I don't except to the degree that the product is more or less suitable for my business needs. And note I said product, which KVM by itself is not. If I'm going to use KVM--and, yes, I likely would rather than VMware unless I otherwise needed VMware for some reason--I'd be buying it as part of a supported commercial Linux distribution.

Would you suggest that all companies write their own office suites? Manage their own SSO solutions? Manage their own mail servers? Manage their own expense system (Concur)? Manage their own payroll (ADP)? Every small company manage their own benefits (Insperity)?

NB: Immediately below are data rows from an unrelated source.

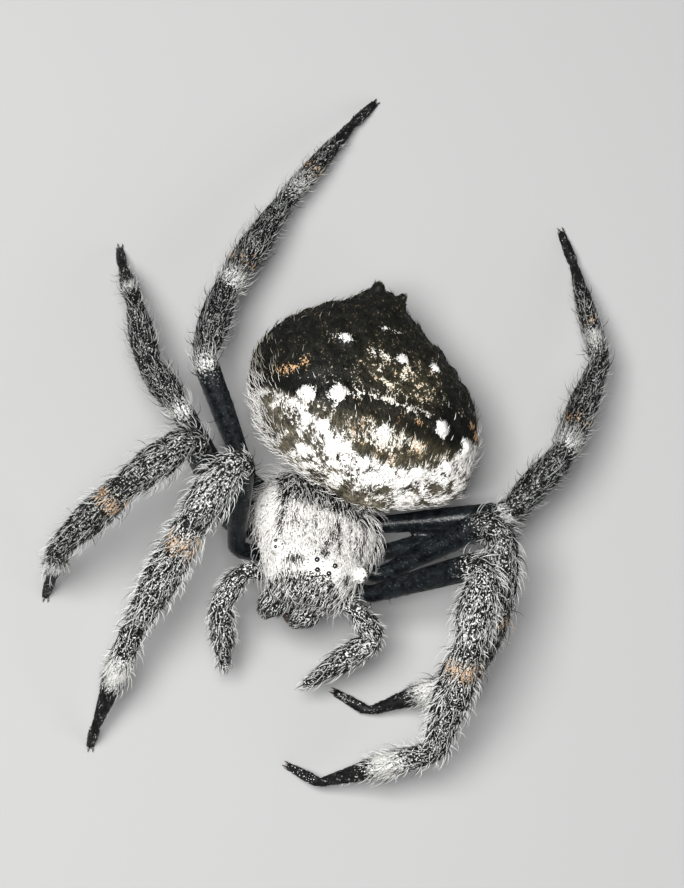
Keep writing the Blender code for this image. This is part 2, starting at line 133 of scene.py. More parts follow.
EYES = {                # middle and radius
    "eye_median_rear": ((0.52, -6.62, 3.06), 0.17),
    "eye_median_front": ((0.33, -7.06, 2.86), 0.17),
    "eye_side_rear": ((2.66, -5.84, 2.16), 0.12),
    "eye_side_front": ((2.58, -6.16, 2.10), 0.12),
}
EYE_KNOB = ((2.38, -5.95, 1.88), 0.42)
JAW_PATH = ((0.92, -6.95, -0.25), (0.95, -7.3, -1.3), (0.86, -7.25, -2.7))
JAW_RADII = (0.72, 0.88, 0.58)
COAT_ON_JAW = 0.08
FANG_PATH = ((0.80, -7.2, -2.85), (0.66, -7.05, -3.25), (0.38, -6.75, -3.5))
FANG_RADII = (0.3, 0.26, 0.14)
SPINNERETS = (0.0, 3.55, -3.58)
SPINNERET_LENGTH = 0.7
SPINNERET_RADIUS = 0.27

# ---- how the flesh is drawn -------------------------------------------------------------------

PALPS, JAWS = [tuple(f"{side}_{part}" for side in SIDES) for part in ("palp", "jaw")]
TINY = 1e-9
ARC_STEP = 16           # degrees of a rounded corner between every other ring
ARC_ROOM = 0.44         # share of a podomere that its corner may take
LEAST_BEND = 4          # degrees
RING_SPACING = 0.16
DOME_RINGS = (25, 50, 70, 84)   # degrees up the dome that rounds off an end
ABDOMEN_ROWS, ABDOMEN_COLUMNS, ABDOMEN_DOMES = 150, 150, (0.25, 0.35)
CARAPACE_ROWS, CARAPACE_DOMES = 110, (0.2, 0.3)
STERNUM_ROWS, STERNUM_COLUMNS, STERNUM_DOMES = 40, 40, (0.3, 0.3)
STERNUM_RIM = 0.05
KEEL_POWER = 0.7        # how full the sternum is
PEDICEL_PATH = ((0, -0.6), (0.25, 2.6))
PEDICEL_SINK = 0.35     # below the pedicel's own height
SPINNERET_WAY = (0, 0.55, -0.83)
SPINNERET_MOUND = (0.3, (0.78, 0.66), 0.1)                  # height, radii and dome
SPINNERET_ROWS = ((-0.38, -0.1), (0.05, 0.2), (0.42, 0.45))     # place and lean along the body
SPINNERET_TAPER = (1.0, 0.9, 0.5)
SPINNERET_GAP = 0.36
SPINNERET_SPLAY = 0.12
SPINNERET_SINK = 0.15
SPINNERET_DOME = 0.08
VOXEL = 0.15            # of the skin
SOLE = 0.03             # height of the skin under a foot
LENS_SIZE = 0.88        # share of an eye's radius in the solids
CLAW_STEPS = ((0.0, 0.08, 0.04), (0.30, 0.05, 0.03), (0.10, 0.0, -0.14))    # forward, out and up
CLAW_RADII = (0.055, 0.045, 0.018)

# ---- surface forms, markings and coats --------------------------------------------------------

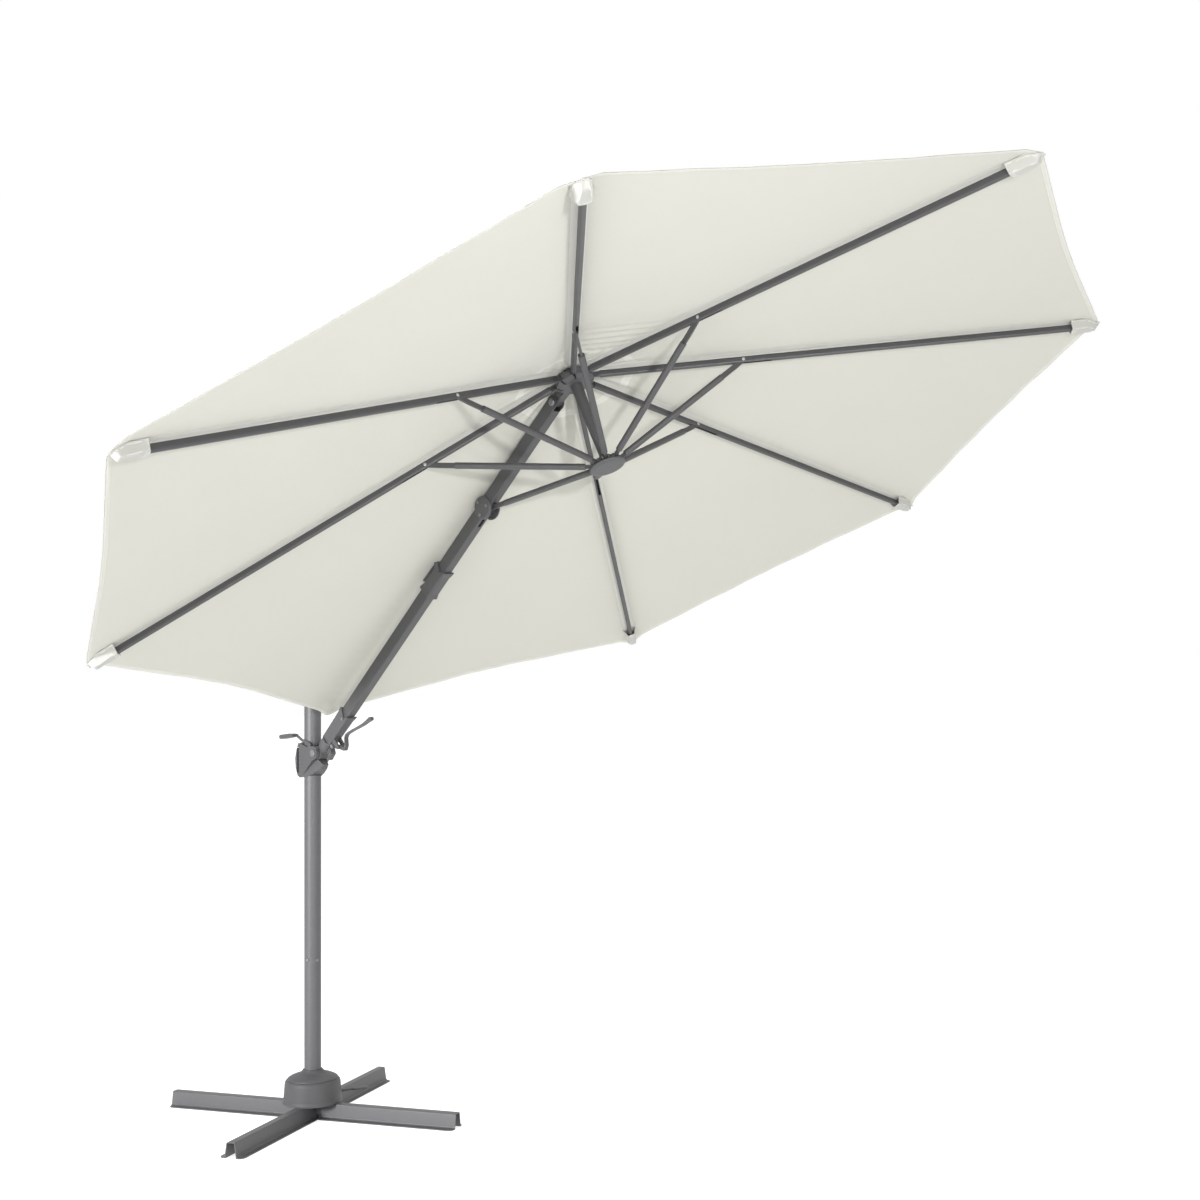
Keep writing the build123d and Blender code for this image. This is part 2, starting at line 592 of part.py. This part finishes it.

Do whatever Workday does?

The health care organizations overwhelmingly use third party EHR/EMR systems and schools use third party companies for enrollment (Blackboard).

It doesn’t make sense to bring any those in house.

No, it only ever works if you care about your core competencies more than performance or features of the software products you run your business on.

Remember, not only are most non-software companies better at their business than they are at software, they're also not hiring from the same tech talent pool, they're not paying their tech people as much, they're not letting the tech run their business.

lulwut?

I've got several clients that pay over 500k/year to a SaaS ERP vendor. The ERP system is the very definition of enterprise software.

What would you suggest I advise my clients when it comes to their finance, inventory, order management, logistics etc?

I guess they could piece together various SaaS solutions to create some sort of composable microservice based system to meet their needs but that's a massive engineering overhead when they can just get all of the functionality they need on one big fat enterprise ERP system.

The cosmetics manufacturer I work with does not care about what the technologists (people like you and me) care about. They just want to run their manufacturing and wholesale operation and if Oracle are offering one system that does it all, why wouldn't they take that deal?